The Great 78 Project

Announced a month ago with 15,000 digitized “sides” of 78 RPM records, I am trying to understand it and to understand myself through it. B George of the Archive of Contemporary music is also the Internet Archive’s music curator but he does not know as much about 78s because he specializes in LPs — mostly from the 1980s on. So we have donated collections and he is going through them and picking large sections to be digitized. The slant on our contribution of recordings to this project really comes from the collections that have come in.

Barrie Thorpe collected and donated to the Batavia Public Library in Illinois decades go, we have that collection of maybe 40,000 records. “Tercat” is from Rhode Island. A collection of polka, others…

I am interested in keeping the collections together because I think that is where much of the value is, but I am not sure. Maybe these are not original collections but remixes by the next generation.

I want to know what the early 20th century sounded like. Midwest, different countries, different social classes, different immigrant communities and their loves and fears. I am not looking for the great record, the unfound gem, I don’t think. At this point I am looking for ‘discovery’, for inspiration, for leads I can follow up on, maybe I am looking for a rationale for spending time and money digitizing this stuff.

As a librarian, I see justification through others — is it useful? Did someone say “thank you” or “I love what you do”? But what is this collection or collection of collections? “Selection” is easily muted if you go for “comprehensive” — an easy out.

But what is this? How about a “modern discography”? A reference collection that is more than a listing in a book of the releases of a particular label — more than one that has pictures of the labels. This one has the digitized sound recordings.

This “reference collection” moniker works because we do not really care if we have the physical disc (though that is nice because we can go back to it to re-record or study it, or at least know it is safe). What we want is it to be findable with a click.

For instance, I am reading a book called, “Do Not Sell at Any Price: The Wild, Obsessive Hunt for the World’s Rarest 78rpm Records” by Amanda Petrusich. In it, she talks of many records, performers, labels, collectors, re-issues. I want to click on the paper page and hear it. I want citations to turn into blue links so I can more deeply understand what she is talking about. Is this weird? I don’t think so. Footnotes were always supposed to be hyperlinks, we just did not have the tech with paper. But now we have ebooks — let’s bring the citations to life. To do this we need a reference collection, ta-da.

But there is something more for me personally — I get a thrill as the materials come online. Each disk is a revelation.
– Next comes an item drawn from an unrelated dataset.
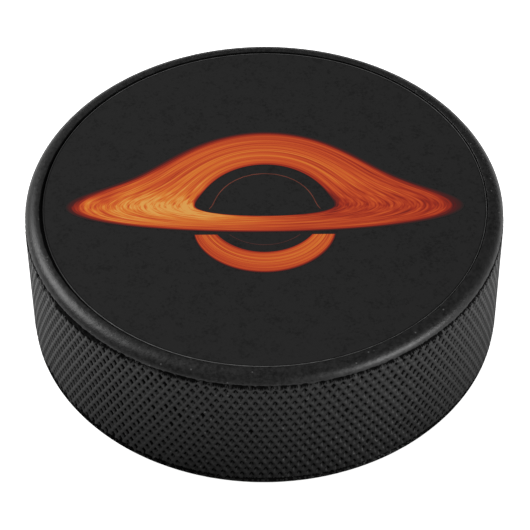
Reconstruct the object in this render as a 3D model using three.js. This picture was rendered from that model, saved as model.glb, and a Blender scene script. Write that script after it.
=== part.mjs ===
// A regulation-size ice hockey puck: one rubber moulding with a printed label set into its top face.
// Millimetres, +Z up. The origin is the middle of the underside, and -Y is the side the picture reads from.
import * as THREE from 'three';

// ---- Driving dimensions ----
const PUCK_RADIUS = 38.1; // 3 inches across
const PUCK_HEIGHT = 25.4; // 1 inch thick
const TURN_SEGMENTS = 108; // a multiple of 4, so that the puck is full width along X and Y

// The rim: a flat land round each face, then a rounded corner down to the textured band.
const RIM_ROUND_WIDTH = 2.3;
const RIM_ROUND_HEIGHT = 2.0;
const RIM_ROUND_STEPS = 9;
const SMOOTH_RIM_HEIGHT = 1.35; // from the face down to the groove that ends the smooth rim
const GROOVE_WIDTH = 0.75;
const GROOVE_DEPTH = 0.5;

// The same shallow recess is moulded in both faces. The label lies in the top one.
const RECESS_RADIUS = 35.45;
const RECESS_DEPTH = 0.4;

// The label, from the recess floor up.
const LABEL_RADIUS = 35.2;
const LABEL_SHIFT_X = 0.1; // the label was stuck on a little off centre
const ADHESIVE_THICKNESS = 0.05;
const FILM_THICKNESS = 0.14;
const INK_THICKNESS = 0.03;
const GROUND_INK_MARGIN = 0.12; // unprinted hairline left at the film's cut edge

// The picture: a thin glowing disc round a black hole, drawn by following light paths. Its lengths are in
// units of the hole's own radius, and PICTURE_SCALE is that radius on the label.
const PICTURE_SCALE = 3;
const HOLE_Y = -2; // from the label's centre, so that the picture reaches as far up as down
const DISC_INNER_RADIUS = 3; // nothing can circle the hole any nearer
const DISC_OUTER_RADIUS = 10;
const DISC_TILT = THREE.MathUtils.degToRad(80); // from face on
const LOWER_ARC_TOP = -1.9; // just under the disc's front edge, which hides the rest of the arc below it
const HAIRLINE_RING = 10; // the ring of the disc whose later images the two hairlines follow
const OUTLINE_STEPS = 128;
const ARC_STEPS = 32;
const HAIRLINE_WIDTH = 0.14 / PICTURE_SCALE;

// Levels in the label's own group, whose Z starts at the recess floor.
const FILM_BASE = ADHESIVE_THICKNESS;
const GROUND_INK_BASE = FILM_BASE + FILM_THICKNESS;
const PICTURE_INK_BASE = GROUND_INK_BASE + INK_THICKNESS;

// ---- Materials ----
const material = (color, roughness, metalness = 0) =>
  new THREE.MeshStandardMaterial({ color, roughness, metalness });

const rubber = material(0x1d1d1e, 0.72);
const adhesive = material(0xcfcbb8, 0.4);
const whiteFilm = material(0xb9b9b6, 0.5);
const blackInk = material(0x161617, 0.8);
const glowInk = material(0xd8531c, 0.65);

function namedMesh(name, geometry, finish) {
  const mesh = new THREE.Mesh(geometry, finish);
  mesh.name = name;
  return mesh;
}

// ---- Turned solids ----
// Turns a [radius, z] profile, given from the bottom up, round the Z axis.
function turned(profile) {
  const points = profile.map(([radius, z]) => new THREE.Vector2(radius, z));
  return new THREE.LatheGeometry(points, TURN_SEGMENTS).rotateX(Math.PI / 2);
}

const turnedDisc = (radius, base, top) =>
  turned([[0, base], [radius, base], [radius, top], [0, top]]);

// The top half of the puck's profile, from the textured band up to the axis.
function upperProfile() {
  const grooveTop = PUCK_HEIGHT - SMOOTH_RIM_HEIGHT;
  const roundCentreRadius = PUCK_RADIUS - RIM_ROUND_WIDTH;
  const roundCentreZ = PUCK_HEIGHT - RIM_ROUND_HEIGHT;
  const firstAngle = Math.asin((grooveTop - roundCentreZ) / RIM_ROUND_HEIGHT);
  const profile = [
    [PUCK_RADIUS, grooveTop - GROOVE_WIDTH],
    [PUCK_RADIUS - GROOVE_DEPTH, grooveTop - GROOVE_WIDTH / 2],
  ];
  for (let step = 0; step <= RIM_ROUND_STEPS; step++) {
    const angle = THREE.MathUtils.lerp(firstAngle, Math.PI / 2, step / RIM_ROUND_STEPS);
    profile.push([
      roundCentreRadius + RIM_ROUND_WIDTH * Math.cos(angle),
      roundCentreZ + RIM_ROUND_HEIGHT * Math.sin(angle),
    ]);
  }
  profile.push([RECESS_RADIUS, PUCK_HEIGHT]);
  profile.push([RECESS_RADIUS, PUCK_HEIGHT - RECESS_DEPTH]);
  profile.push([0, PUCK_HEIGHT - RECESS_DEPTH]);
  return profile;
}

// The underside is the top half turned over.
function puckBody() {
  const upper = upperProfile();
  const lower = upper.map(([radius, z]) => [radius, PUCK_HEIGHT - z]).reverse();
  return turned([...lower, ...upper]);
}

// ---- The picture's outlines ----
const LIGHT_STEP = 0.02; // radians swept by each step along a light path
const FARTHEST_RAY = 30;

// How far from the hole a light ray is after it has swept an angle round it, if it would have missed the
// hole's centre by missDistance. The inverse distance u bends as u'' = 1.5 u^2 - u.
function rayDistance(missDistance, sweep) {
  const steps = Math.ceil(sweep / LIGHT_STEP);
  const h = sweep / steps;
  let u = 0;
  let slope = 1 / missDistance;
  for (let step = 0; step < steps; step++) {
    const middle = u + (slope * h) / 2;
    slope += h * (1.5 * middle * middle - middle);
    u = middle + (slope * h) / 2;
    if (u >= 1) return 0; // fell in
    if (u <= 0) return Infinity; // flew off
  }
  return 1 / u;
}

// The point of the picture that shows one point of the disc, found from its ring's radius and its azimuth
// round the disc: 0 is to the right and a quarter turn is the far side. Image 1 is seen by the shortest
// way, image 2 by light that bends round the hole's other side, and image 3 by light that goes right round.
function picturePoint(ringRadius, azimuth, image) {
  const shortSweep = Math.acos(-Math.sin(azimuth) * Math.sin(DISC_TILT));
  const otherSide = image % 2 === 0;
  const sweep = otherSide ? image * Math.PI - shortSweep : (image - 1) * Math.PI + shortSweep;
  let near = 0.01;
  let far = FARTHEST_RAY;
  for (let halving = 0; halving < 40; halving++) {
    const middle = (near + far) / 2;
    if (rayDistance(middle, sweep) < ringRadius) near = middle;
    else far = middle;
  }
  const towards = new THREE.Vector2(Math.cos(azimuth), Math.sin(azimuth) * Math.cos(DISC_TILT));
  return towards.setLength(otherSide ? -near : near);
}

// The disc's far side is spread wide over the hole, so equal turns of this angle take smaller steps of
// azimuth there, and the outlines' points come out about evenly spaced.
const azimuthAt = (turn) => Math.atan2(Math.sin(turn), Math.sqrt(Math.cos(DISC_TILT)) * Math.cos(turn));

// A ring's outline as the picture shows it.
function ringOutline(ringRadius) {
  const outline = [];
  for (let step = 0; step < OUTLINE_STEPS; step++) {
    const azimuth = azimuthAt((step / OUTLINE_STEPS) * 2 * Math.PI);
    outline.push(picturePoint(ringRadius, azimuth, 1));
  }
  return outline;
}

// A ring's second image, below the disc, from one end of the cut at LOWER_ARC_TOP to the other.
function secondImageArc(ringRadius) {
  let above = 0;
  let below = Math.PI / 2;
  for (let halving = 0; halving < 30; halving++) {
    const middle = (above + below) / 2;
    if (picturePoint(ringRadius, azimuthAt(middle), 2).y > LOWER_ARC_TOP) above = middle;
    else below = middle;
  }
  const arc = [];
  for (let step = 0; step <= ARC_STEPS; step++) {
    const turn = THREE.MathUtils.lerp(below, Math.PI - below, step / ARC_STEPS);
    arc.push(picturePoint(ringRadius, azimuthAt(turn), 2));
  }
  return arc;
}

// A later image of the disc's near half is squeezed into a thin line round the hole. endGap is the angle
// left out at each end.
function hairline(image, endGap) {
  const arcAt = (offset) =>
    Array.from({ length: ARC_STEPS + 1 }, (_, step) => {
      const turn = THREE.MathUtils.lerp(-Math.PI + endGap, -endGap, step / ARC_STEPS);
      const point = picturePoint(HAIRLINE_RING, azimuthAt(turn), image);
      return point.setLength(point.length() + offset);
    });
  const outer = arcAt(HAIRLINE_WIDTH / 2);
  const inner = arcAt(-HAIRLINE_WIDTH / 2);
  return new THREE.Shape([...outer, ...inner.reverse()]);
}

// Raises a picture shape into its layer of ink.
function inkLayer(shape) {
  const layer = new THREE.ExtrudeGeometry(shape, { depth: INK_THICKNESS, bevelEnabled: false });
  return layer.scale(PICTURE_SCALE, PICTURE_SCALE, 1).translate(0, HOLE_Y, PICTURE_INK_BASE);
}

function accretionDisc() {
  const shape = new THREE.Shape(ringOutline(DISC_OUTER_RADIUS));
  shape.holes.push(new THREE.Path(ringOutline(DISC_INNER_RADIUS)));
  return shape;
}

function lowerArc() {
  const outer = secondImageArc(DISC_OUTER_RADIUS);
  const inner = secondImageArc(DISC_INNER_RADIUS);
  return new THREE.Shape([...outer, ...inner.reverse()]);
}

// ---- Assembly ----
const LOWER_HAIRLINE_GAP = THREE.MathUtils.degToRad(68);

const label = new THREE.Group();
label.position.set(LABEL_SHIFT_X, 0, PUCK_HEIGHT - RECESS_DEPTH);
label.add(
  namedMesh('label_adhesive', turnedDisc(LABEL_RADIUS, 0, FILM_BASE), adhesive),
  namedMesh('label_film', turnedDisc(LABEL_RADIUS, FILM_BASE, GROUND_INK_BASE), whiteFilm),
  namedMesh(
    'ink_black_ground',
    turnedDisc(LABEL_RADIUS - GROUND_INK_MARGIN, GROUND_INK_BASE, PICTURE_INK_BASE),
    blackInk,
  ),
  namedMesh('ink_accretion_disc', inkLayer(accretionDisc()), glowInk),
  namedMesh('ink_lower_arc', inkLayer(lowerArc()), glowInk),
  namedMesh('ink_upper_hairline', inkLayer(hairline(2, 0)), glowInk),
  namedMesh('ink_lower_hairline', inkLayer(hairline(3, LOWER_HAIRLINE_GAP)), glowInk),
);

const puck = new THREE.Group();
puck.add(namedMesh('puck_body', puckBody(), rubber), label);

export default puck;
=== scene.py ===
"""The looks of an ice hockey puck: a knurled rubber moulding with a printed label, on a pale table.

Shapes are worked out in millimetres and become metres in new_piece(). Angles round the puck start
at +X and grow anticlockwise, seen from above. The camera looks from the -Y side.
"""
import math

import bpy
import numpy as np
from mathutils import Matrix, Vector


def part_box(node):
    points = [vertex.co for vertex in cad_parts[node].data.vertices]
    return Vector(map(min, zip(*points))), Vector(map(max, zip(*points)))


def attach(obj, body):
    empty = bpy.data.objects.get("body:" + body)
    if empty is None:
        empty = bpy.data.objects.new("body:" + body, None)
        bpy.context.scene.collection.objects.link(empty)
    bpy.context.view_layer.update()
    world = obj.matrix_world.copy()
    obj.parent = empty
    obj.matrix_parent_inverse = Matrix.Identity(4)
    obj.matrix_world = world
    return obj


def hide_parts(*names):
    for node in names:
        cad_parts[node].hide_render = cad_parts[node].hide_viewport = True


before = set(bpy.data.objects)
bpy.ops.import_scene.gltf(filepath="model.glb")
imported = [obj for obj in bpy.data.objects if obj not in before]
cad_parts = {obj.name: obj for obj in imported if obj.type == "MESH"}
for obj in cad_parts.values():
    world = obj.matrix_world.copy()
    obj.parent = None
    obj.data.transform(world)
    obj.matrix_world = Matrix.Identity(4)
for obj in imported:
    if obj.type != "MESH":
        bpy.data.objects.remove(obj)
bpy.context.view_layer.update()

MM = 0.001  # metres
TURN = 2 * math.pi


# ---- Sizes, in millimetres ----
def box_mm(node):
    """A CAD node's lowest and highest corners, in millimetres."""
    return [np.array(corner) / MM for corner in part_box(node)]


PUCK_RADIUS = box_mm("puck_body")[1][0]
PUCK_HEIGHT = box_mm("puck_body")[1][2]
LABEL_LOW, LABEL_HIGH = box_mm("label_film")
LABEL_CENTRE_X = (LABEL_LOW[0] + LABEL_HIGH[0]) / 2
LABEL_RADIUS = (LABEL_HIGH[0] - LABEL_LOW[0]) / 2
GROUND_LOW, GROUND_HIGH = box_mm("ink_black_ground")
GROUND_RADIUS = (GROUND_HIGH[0] - GROUND_LOW[0]) / 2
PICTURE_LOW, PICTURE_HIGH = box_mm("ink_accretion_disc")

# The rim and the recesses, as in the CAD model.
RIM_ROUND_WIDTH = 2.3
RIM_ROUND_HEIGHT = 2.0
RECESS_RADIUS = 35.45
RECESS_DEPTH = 0.4
LIP_ROUNDING = 0.06
ROUND_STEPS = 10  # mesh rings round the rim's corner
RIM_DENT = 0.015  # about how far the rounded corner is dented
LIP_WANDER = 0.03  # about how far the lip strays from its circle

# The knurl: two families of slanting ridges that cross, with a pit in every diamond between them.
CELLS_ROUND = 162
CELLS_HIGH = 17  # half diamonds between the two grooves
KNURL_EDGE = 1.85  # from each face to the bottom of the groove that ends the knurl
PIT_DEPTH = 0.8
PIT_SIZES = (0.72, 1.12)  # the smallest and the largest, as a share of the pit depth
RIDGE_ROUGHNESS = 0.012  # unevenness from one vertex to the next
RIDGE_WANDER = 0.01  # unevenness in long waves round the puck
PAINTED_SHADE_FACE = 0.3  # faces with more pit shade than this take the black painted-shade material
GRID_LINES = (0.1, 0.24, 0.5, 0.76, 0.9)  # where the mesh is cut across one ridge pitch
RIDGE_PROFILE = (1.0, 0.62, 0.0, 0.62, 1.0)  # the ridge's height on those lines
LINES_ROUND = CELLS_ROUND * len(GRID_LINES)
LINES_HIGH = CELLS_HIGH * len(GRID_LINES)
GROOVE_DEPTH = 0.55
GROOVE_REACH = 0.5  # how far the groove's slope runs down into the knurl
GROOVE_LIP = 0.5  # from the bottom of the groove to the smooth rim
GROOVE_UNDERCUT = 0.35  # how far the groove's black wall lies inside the lip
TOP_GROOVE_SEED = 21
BOTTOM_GROOVE_SEED = 11
RAGGED_ANGLE = math.radians(204)  # on the left, the groove is wider and ragged
RAGGED_SPREAD = math.radians(30)
RAGGED_REACH = 0.9
CRUMBS = 0.95  # how far crumbs of rubber fill the groove there

# Towards the front (-Y), farther forward than this share of the puck's radius, the lower side of
# each pit is left out of the black painted shade, so that it catches the light.
FRONT_SHARE = 0.82
FRONT_SPREAD = 0.06  # how much that share varies from face to face

# A stretch of the recess's lip is worn back, on the left.
WEAR_ANGLE = math.radians(190)
WEAR_SPREAD = math.radians(20)
WEAR_DEPTH = 0.22

# The picture, as in the CAD model. The disc's lengths are in units of the hole's radius, and
# PICTURE_SCALE is that radius in millimetres.
PICTURE_SCALE = 3.0
HOLE_X = LABEL_CENTRE_X
HOLE_Y = -2.0
DISC_INNER_RADIUS = 3.0
DISC_OUTER_RADIUS = 10.0
DISC_TILT = math.radians(80)
LOWER_ARC_TOP = -1.9
WARMEST = 0.27  # about the disc's hottest spot, in the units that disc_warmth works in
PICTURE_RINGS = 44  # mesh lines from the disc's inner edge to its outer one
DISC_COLUMNS = 320
ARC_COLUMNS = 120
RAY_STEPS = 220
FARTHEST_RAY = 30.0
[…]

It feels like when I was in college and I would buy a used record for $3 and bring it home and play it — “retail therapy.” Ownership and discovery and possession. We just made a Twitter feed out of the newly available digitized 78s… we will see if anyone else likes it.
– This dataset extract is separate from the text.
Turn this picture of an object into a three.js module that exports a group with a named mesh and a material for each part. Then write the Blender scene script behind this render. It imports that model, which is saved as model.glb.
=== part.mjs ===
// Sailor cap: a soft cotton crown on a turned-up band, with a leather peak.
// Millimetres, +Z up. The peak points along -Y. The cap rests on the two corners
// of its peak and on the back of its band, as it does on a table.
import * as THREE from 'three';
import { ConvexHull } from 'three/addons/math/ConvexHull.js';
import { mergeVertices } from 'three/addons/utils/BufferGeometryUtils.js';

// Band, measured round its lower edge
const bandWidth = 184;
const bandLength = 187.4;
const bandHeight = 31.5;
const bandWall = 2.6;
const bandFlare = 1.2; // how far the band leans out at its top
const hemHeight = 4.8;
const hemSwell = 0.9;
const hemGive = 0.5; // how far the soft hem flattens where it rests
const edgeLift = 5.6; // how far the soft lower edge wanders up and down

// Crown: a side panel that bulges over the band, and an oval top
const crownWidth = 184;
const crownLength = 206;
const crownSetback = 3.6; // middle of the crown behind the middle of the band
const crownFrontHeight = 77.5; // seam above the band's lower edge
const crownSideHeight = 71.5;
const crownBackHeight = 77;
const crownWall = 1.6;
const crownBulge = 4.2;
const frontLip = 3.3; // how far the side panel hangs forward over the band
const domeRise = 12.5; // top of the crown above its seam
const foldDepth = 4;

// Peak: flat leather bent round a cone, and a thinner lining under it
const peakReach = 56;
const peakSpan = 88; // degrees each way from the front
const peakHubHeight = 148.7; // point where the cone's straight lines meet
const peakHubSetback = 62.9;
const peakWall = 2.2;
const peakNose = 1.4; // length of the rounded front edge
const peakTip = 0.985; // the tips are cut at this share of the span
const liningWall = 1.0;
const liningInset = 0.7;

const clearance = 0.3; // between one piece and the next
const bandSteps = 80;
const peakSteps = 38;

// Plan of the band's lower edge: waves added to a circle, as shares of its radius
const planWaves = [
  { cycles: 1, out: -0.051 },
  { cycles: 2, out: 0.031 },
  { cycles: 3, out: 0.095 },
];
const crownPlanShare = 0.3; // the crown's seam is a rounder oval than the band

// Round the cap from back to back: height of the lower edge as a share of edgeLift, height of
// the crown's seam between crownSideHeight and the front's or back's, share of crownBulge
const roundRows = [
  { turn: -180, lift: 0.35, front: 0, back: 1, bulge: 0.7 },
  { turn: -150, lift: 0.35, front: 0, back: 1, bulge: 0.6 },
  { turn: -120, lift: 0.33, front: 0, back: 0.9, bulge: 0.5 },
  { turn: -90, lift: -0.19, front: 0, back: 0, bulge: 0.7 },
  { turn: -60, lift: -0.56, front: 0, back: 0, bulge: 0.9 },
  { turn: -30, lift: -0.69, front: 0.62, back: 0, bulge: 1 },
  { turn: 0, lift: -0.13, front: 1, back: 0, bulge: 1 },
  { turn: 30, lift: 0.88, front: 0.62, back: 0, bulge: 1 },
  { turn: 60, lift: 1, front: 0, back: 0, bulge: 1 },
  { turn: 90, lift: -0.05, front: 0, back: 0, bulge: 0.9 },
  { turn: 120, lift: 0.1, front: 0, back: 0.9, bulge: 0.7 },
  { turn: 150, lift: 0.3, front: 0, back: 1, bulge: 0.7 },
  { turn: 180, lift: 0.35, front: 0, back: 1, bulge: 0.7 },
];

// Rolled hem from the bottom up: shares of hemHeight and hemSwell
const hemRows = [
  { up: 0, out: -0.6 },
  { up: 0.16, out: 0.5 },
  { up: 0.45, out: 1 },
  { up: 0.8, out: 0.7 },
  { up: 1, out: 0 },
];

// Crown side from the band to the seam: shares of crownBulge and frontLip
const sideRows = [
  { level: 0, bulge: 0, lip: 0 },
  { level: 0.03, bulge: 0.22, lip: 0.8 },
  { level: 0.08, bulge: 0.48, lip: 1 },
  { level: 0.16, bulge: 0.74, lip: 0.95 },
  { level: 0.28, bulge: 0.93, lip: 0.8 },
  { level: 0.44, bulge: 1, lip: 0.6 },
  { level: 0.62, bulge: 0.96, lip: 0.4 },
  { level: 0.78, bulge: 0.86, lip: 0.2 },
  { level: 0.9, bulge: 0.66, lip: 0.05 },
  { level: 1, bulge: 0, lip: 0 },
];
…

I also like playing a list of 78s based on a search — all hillbilly, all yodeling, all by a performer. It is less curated than a compilation LP or CD. It is serendipitous. It is kind of random. It has discovery feelings. Maybe if it is a new way to find things more like how Youtube goes from one video to the next. A new thing?

So what is this? A reference collection? A collector’s dream? A discovery radio station? The soundtrack of the early 20th century? All Good. All Fun.

All told, I would say the Great 78 Project is building a reference collection.